Indeed, the speakers that use Fyne’s IsoFlare point source driver array (pictured above) offer one example of why running-in time isn’t a one-fits-all approach. As they have the tweeter unit in the throat of the mid/bass driver, it takes a lot to keep the acoustic centre properly signed. The company says that, like a race engine, tolerances are therefore tight and benefit from a good few hundred hours.

The IAG Group’s Comeau describes the stress-relaxing/time ratio as a curve that is “initially quite steep so that the majority of change is accomplished within a few days, or at most weeks, of use”. He says that while some parts do continue to improve over months, this much more gradual process may not be “readily discernible”.

But according to Comeau, it isn’t just the relaxing of stresses that make running-in important. He argues that as all the numerous parts that make up speakers differ in material, these all need to be running at a stabilised temperature to work harmoniously. “Initially the softer parts will start to warm to room temperature relatively quickly, but heavier parts, especially the drive unit chassis and magnets, will take much longer, up to 36 hours,” he says. “During this time the performance of the drive units will gradually change. You can speed this process up by playing continuous music, which will help dissipate heat to the metal parts, for example, as well as circulating air around inside the speaker enclosure to other components.”

PMC’s Thomas has another tip to hasten the effect: “High-excursion, low-frequency sine waves can speed up this process for bass drivers.”

OK so we’re looking at around 40 hours – roughly four plays of Chris Rea’s Blue Guitars – with more gradual progression perhaps coming down the track too.

However, as with cars nowadays, many products are now burned in for some time by manufacturers before they leave the factory as part of the final stages of testing. This is the case for Cambridge Audio, with Dore stating that such initial sonic changes resulting from the run-in time “are likely to have happened before they reach the customer”.

Considering the discussion so far, it makes sense that speaker manufacturers would run-in every component before using it during the product development stage, too, although it wasn’t something we had really given much thought to before Thomas mentioned it was part of PMC’s process. “It is vital that we only use parts that have fully stabilised their acoustic behaviour, giving us the most accurate representation of each part’s performance,” he says.

What about electronics?

(Image credit: What Hi-Fi?)

So, case closed: engineers agree that speakers change and benefit from an initial bedding-in period. But what about electronics?

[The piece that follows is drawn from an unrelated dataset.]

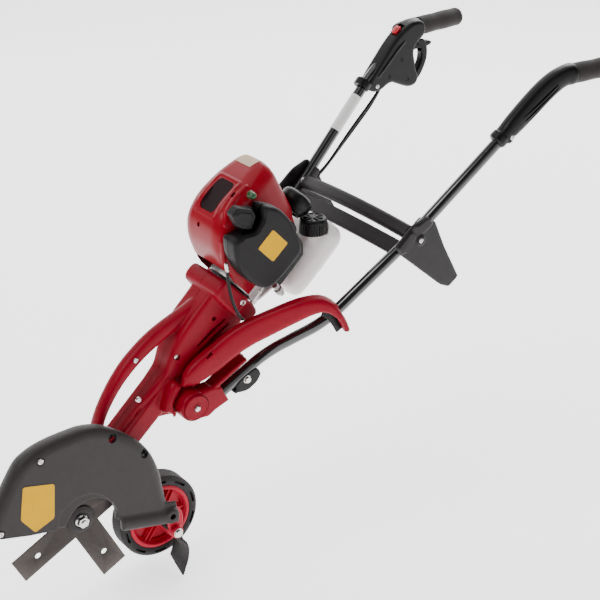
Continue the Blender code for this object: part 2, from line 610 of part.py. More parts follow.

Just as the run-in time depends on the speaker’s materials and driver size and configuration, Chord Electronics’ Matt Bartlett says that “the necessity for a run-in period varies depending on the product type”, with its power amplifiers using Ultima technology apparently benefiting the most from it. (Because of this – and going back to an earlier point – these are already run-in at Chord’s factory before they are shipped.) “In contrast,” he adds, “our preamps are less affected by this process [and] our digital products, such as DACs, streamers, and upscalers, typically do not require running-in.”

Cambridge’s engineers propose that, for components such as amps and streamers, the effects of initial one-off run-ins “can be less clear”, adding: “We’d be concerned about the stability of a design if an amp was sounding significantly different over time.” But more discernible, they say, is the effect a warm-up period before listening can have each time a component is powered on, giving it time to reach its optimum operating temperature. “Temperature definitely has an effect on the measurable and subjective performance of Class A/B amplifiers. A cold amp may have higher intermodulation distortion.” It is why the company – and indeed many others – build thermal compensation into their designs, to allay such repercussions.

Running-in your ears too

It isn’t just the equipment that needs time to adjust but you too. Indeed, another surprise was how many engineers mentioned the effect of psychoacoustics when introducing a new component into your system for the first time. The ears need to run-in too, so to speak. While recognising that it is not theoretically part of the products’ running-in process, IAG’s Comeau says this is “a major factor in evaluating the subjective performance of loudspeakers and should not be overlooked”.

“When changing loudspeakers from one design to another,” Comeau explains, “the ‘filter characteristics’ that the brain has built up when living with the original speakers will have to be erased and replaced by a new filter set which accommodates the acoustic performance of the new speakers in the room. Generally, with well-designed speakers, this happens within a few days or at most a week of use.”

Chord Electronics and Cambridge Audio agree that customers should “allow a period for their ears to adjust to the level of musical information on offer” (Chord’s Bartlett); that you have to “‘get used’ to the sound of new equipment over time, and that becomes your new reference” (Cambridge’s Dore). Meanwhile, Neat Acoustics’ Oakes paints a rather extreme (but feasible!) example: “If someone has been using an old pair of Celestion Ditton 66 for years, listening to a pair of Neat Petites for the first time could be a bit of a culture shock!”

Further to equipment and ears settling, Comeau also proposes that there is an aural adjustment to the room acoustics too. While he says that the human brain has good sound processing abilities that allow it to gauge the room effects on a real instrument such as a piano, he explains that it takes longer with output from a speaker as it is “very different to the point source of an instrument and affects the room acoustics in a different way which, initially, results in some aural confusion. Most of this adjustment/processing is accomplished within a few hours of listening”.

If, he says, the speaker engineer has not considered the off-axis performance, and therefore the reflections from the side walls, floor and ceiling are not similar in sonic character to that of the speaker’s direct sound, then it will take longer for listeners to “accommodate the odd character of the reflections in the room or, at worst, will never be entirely comfortable with the sound”.